4- İyi bir gelir modeliniz yoksa oluşturana kadar yatırımcı karşısına çıkmayın
Fikir aşamasındaki girişimlere pek çok melek yatırımcı yatırım yapmaktan kaçınıyorlar. Aslında
sebepleri çok açık ve anlaşılabilir, bir girişimin kendini konsept olarak kanıtlamasını bekliyorlar,
bunun için de örneğin bir app için çalışan 5-10 ekran ya da websitesi için landing page ve birkaç
fonksiyon yeterli olabilir. Ancak ekibin yetkinliklerinin, fikre bağlılıklarının ya da azimlerinin test
edilebileceği herhangi bir süzgeçten geçirmeden yatırım yapmak fikri pek de akıllıca durmuyor. Bu
sebeple birçok defa tek sefer sahip olabileceğiniz başvuru/katılım şanslarını hiçbir şey gösteremeden
konuşmalarla harcamak günün sonunda eliniz boş dönmenize sebep olabilir.

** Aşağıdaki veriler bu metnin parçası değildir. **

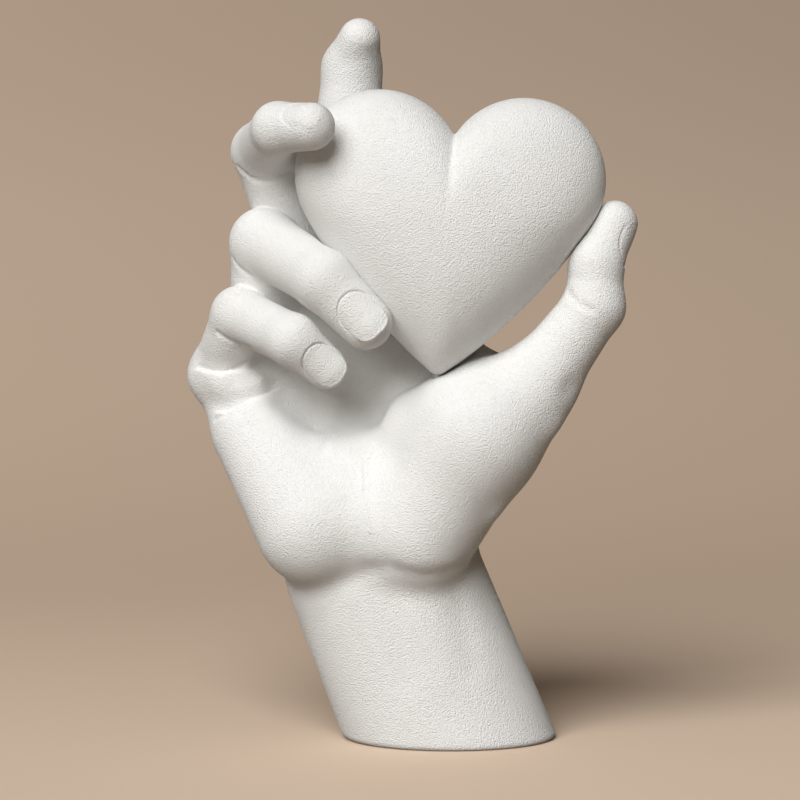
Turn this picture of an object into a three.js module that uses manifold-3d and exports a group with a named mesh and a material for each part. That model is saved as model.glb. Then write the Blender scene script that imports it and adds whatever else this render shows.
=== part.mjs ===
// A cast hand sculpture: a right hand stands on its cut forearm and holds a puffy heart.
// Millimetres, +Z up. The origin is the middle of the flat underside of the foot.
// +X is the viewer's right, and the open palm looks towards -Y.
//
// The hand is one hollow casting with reinforcing wires in its fingers. The heart is a second
// casting on two dowels. A ballast plug fills the foot of the hollow, an oval plate closes it
// and a felt pad covers the plate.

import * as THREE from 'three';
import { mergeVertices } from 'three/addons/utils/BufferGeometryUtils.js';
import Module from 'manifold-3d';

const wasm = await Module();
wasm.setup();

// Driving dimensions

// Clearance between pieces that seat on each other, and of a wire or dowel in its bore
const SEAT_GAP = 0.3;
const BORE_GAP = 0.35;

// Forearm: a tapered oval bar that leans to the left as it rises to the wrist
const WRIST_HEIGHT = 53;
const FOREARM_LEAN = 0.397; // sideways travel for each millimetre of height
const FOREARM_FOOT_X = 0.5;
const FOREARM_BELOW = 28; // how far the bar runs on below the cut
const FOREARM_TOP_RADIUS = 28.8;
const FOREARM_BOTTOM_RADIUS = 30.7;
const FOREARM_FLATNESS = 0.84; // depth over width

// Places from here on are taken from the middle of the wrist.
// Digits: where the knuckle is, then each bone as its length, its lean to the viewer's right from
// upright and its tilt towards the viewer, both in degrees. Radii are the flesh at each joint.
const INDEX = {
  knuckle: [12, 9, 83],
  bones: [[48.5, -26, -5], [22, 2, 2], [11, 16, 36]],
  radii: [12.2, 11.3, 8.9, 6.4],
};
const MIDDLE = {
  knuckle: [-17.5, 11, 79],
  bones: [[51, -21.5, 21], [25.5, 44, 70], [13.5, 88, 44]],
  radii: [12.3, 8.6, 7.4, 7.1],
};
const RING = {
  knuckle: [-34.5, 8, 64.5],
  bones: [[36, 1, 28], [30.5, 120, 47], [17.5, 135, 7]],
  radii: [11, 10.1, 8.9, 7.9],
};
const LITTLE = {
  knuckle: [-47, 3, 56.5],
  bones: [[24, 17, 36], [26, 112, 47], [12.5, 130, -8]],
  radii: [10, 8.2, 7.6, 6.4],
};
const THUMB = {
  knuckle: [46, -22, 55],
  bones: [[28.5, 36, 4], [12.5, 3, -5], [13, 25, -13]],
  radii: [10.9, 8.6, 7.6, 6.8],
};

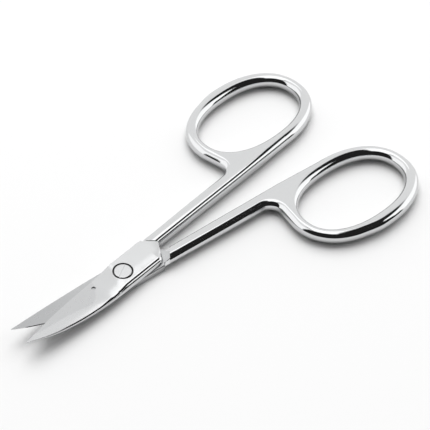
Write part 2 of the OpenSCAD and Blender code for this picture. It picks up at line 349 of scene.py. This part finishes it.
# near-black steel for the narrow gap round the screw's head: painted shade in the recess
painted_shade_steel = steel("painted shade steel", (0.10, 0.10, 0.10), 0.35, 0.5, (5000, 5000, 5000), 0.004, 2000)
finishes = (polished_steel, lapped_steel, ground_steel, inner_steel, painted_shade_steel)
print("finishes:", [m.name for m in finishes])

# %% [markdown]
# ## Measurements of a half
# A half is drawn closed, as in the construction model: its loop lies on +Y, and heights
# are measured from the plane between the two halves. Lengths are in millimetres here,
# because the numbers are easier to read, and are turned to metres where a point is made.

# %% Measurements that both the handle and the blade need
open_angle = math.radians(9.2)
mid_height = 1.5
half_gap = 0.05
shoulder_angle = math.radians(36)

def unit(angle):
    return Vector((math.cos(angle), math.sin(angle)))

def turned(v, angle):
    """The vector v, turned in the plane."""
    c, s = math.cos(angle), math.sin(angle)
    return Vector((v.x * c - v.y * s, v.x * s + v.y * c))

def smooth(t):
    """Goes softly from 0 to 1 while t does, and stays there."""
    t = max(0.0, min(1.0, t))
    return t * t * (3 - 2 * t)

print("the plane between the halves is", mid_height, "mm up, with a gap of", half_gap * 2, "mm")

# %% The finger hole's oval
wire_d = 3.0
wire_r = wire_d / 2
hole_half_l, hole_half_w, hole_power = 12.6, 7.8, 2.2
hole_mid = Vector((50.2, 10.95))
hole_tilt = math.radians(-2.5)

def hole_point(angle):
    """A point of the finger hole's oval, which is a little squarer than an ellipse."""
    u = unit(angle)
    r = ((abs(u.x) / hole_half_l) ** hole_power + (abs(u.y) / hole_half_w) ** hole_power) ** (-1 / hole_power)
    return hole_mid + turned(u * r, hole_tilt)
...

5- Zamanınızı iyi değerlendirin ve fazla geç kalmayın
Girişimcilik ekosistemi içerisinde tanışacağınız neredeyse herkes bir şekilde aklınızdan geçeni ya da
benzerini düşünmüş olacak. Kimileri karlı olmadığını düşündüğü için, kimileri sosyal girişimlerin
ayakta kalmasının güç olduğuna inandığı için, kimileri de bir sosyal girişimi kurup hayatta tutmanın
çok fazla emek gerektirdiğini gördüğü için bundan kaçınmış olacaklar. Tavsiyelerin yapıcı olanlarını
alıp, karamsar olanları bir kenara bırakmak en iyi çözüm olacaktır. Çünkü zaten girişimci bütün bu
sürecin risklerini hesaplayıp, muhtemel sonuçları gören ve bunlara rağmen büyük resme kendi
rengini ekleme şansından vazgeçemeyen insan olacaktır. Belki tüm popülasyon içerisinde binde
bir/on binde bir oranda bulunan bir kitlenin parçası olabilmek de ancak doğru zamanda fikrinizi
hayata geçirmekle mümkün olacaktır, aralar vermek, uzunca kopuşlardan sonra geri dönmek bir
sabah gözünüzü hayalinizin başkaları tarafından gerçekleştirildiği bir ekosisteme açmanıza neden
olabilir.
6- Sosyoekonomik ve politik atmosferi iyi gözlemleyin
Konjonktür bir girişimin başarılı olmasındaki en büyük etkenlerden biri olabilir. Doğru zamanda,
doğru yerde doğru kitleyi yakalamak eşsiz bir başarının sahibi olmanızı sağlayabilir. Bunun elbette
birçok ayağı olacaktır. Ülkede belirli bir zaman diliminde gerçekleşen politik olaylar, kalkışmalar,
terörizm, politik çalkantılar, seçim dönemleri ve birtakım grupların faaliyetleri sosyal sorumluluğa ve
gönüllülük işlerine karşı yurttaşların duruşunu etkileyebilir. Ekonomik çalkantıların, krizlerin
görüldüğü zamanlarda olduğu gibi para akışları zayıflayabilir, tasarruf yöntemleri devreye sokulabilir,
birikimlerin sosyal sorumluluğa aktarılabileceği birçok yol tıkanabilir. Bunun dışında şeffaflık,
denetlenebilirlik, demokrasi gibi ilkelerin sekteye uğradığı durumlarda da faaliyetlerin ikna ediciliği
sekteye uğrar, bu durum da ulaşılan kitlenin küçülmesini tetikler. Bu sebeple konjonktürün politik,
sosyoekonomik ayakları başta olmak üzere birçok bileşeni doğru analiz edilmeli ve bunlara uygun
aksiyonlar alınmalıdır.
Ekipçe içinden geçtiğimiz bütün süreci gözlemlediğimde ilk bakışta aklıma gelen ve büyük önem arz
edebileceğini düşündüğüm hususlar kabaca yukarıda anlattıklarım gibi… Ama her yolculuğun ve
girişimci adayının kendine özgü bir yolu olduğunu da kabul ediyorum. Umarım bizim hatalarımızdan
çıkardığımız dersler başka yolların daha az taşlı olması için bir fayda yaratır.